I've talked about this turntable before, when it was first introduced about eighteen months ago. It was a good turntable for $299 back then, but I listened to it and I never really warmed up to the sound. When people asked me about it, I told them to scrimp and save another $200 and get a Rega Planar 2. And if they agreed to that, I told them to scrimp and save another $200 and get the Rega Planar 3. But the MMF-2 has just been improved, and it sounds much better. And Roy Hall, owner of Music Hall, should be applauded for not raising the price. In fact, I've seen MMF-2s on sale for as low as $269, and that includes the tonearm and a Goldring Elan cartridge! (The Regas do not come with the cartridge included, unless you have a very cool dealer)

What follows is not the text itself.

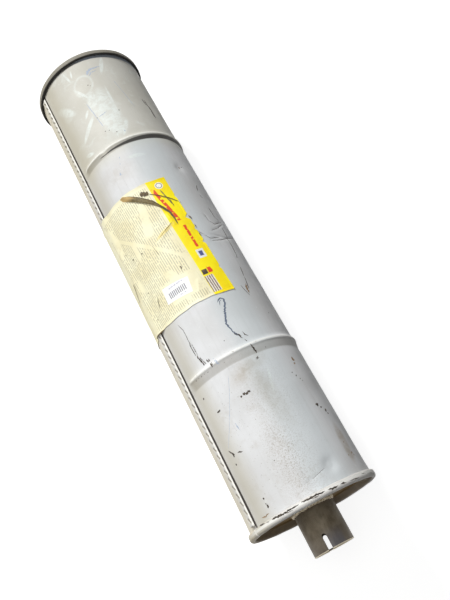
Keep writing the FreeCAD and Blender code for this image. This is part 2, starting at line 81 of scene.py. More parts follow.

In fact, I'm wondering if the MMF-2, coupled with a good $200 or $300 cartridge from Grado or Goldring or Dynavector, might actually sound better than a Rega Planar 2 for the same price. I'm trying to arrange an audition right now, and as soon as I do I'll report the results. But come on, for $299 this is a gol-darned steal! Everyone who asks me for a good cheap 'table will immediately be steered to the Music Hall MMF-2.
Well, again that's it! Come to think of it, I don't think I've heard that certain Prince song played in its entirety all year... hallelujah. But we'll do this again next year, and hopefully we'll still be able to talk about new vinyl releases and new turntables and new record cleaning fluids... hoo boy!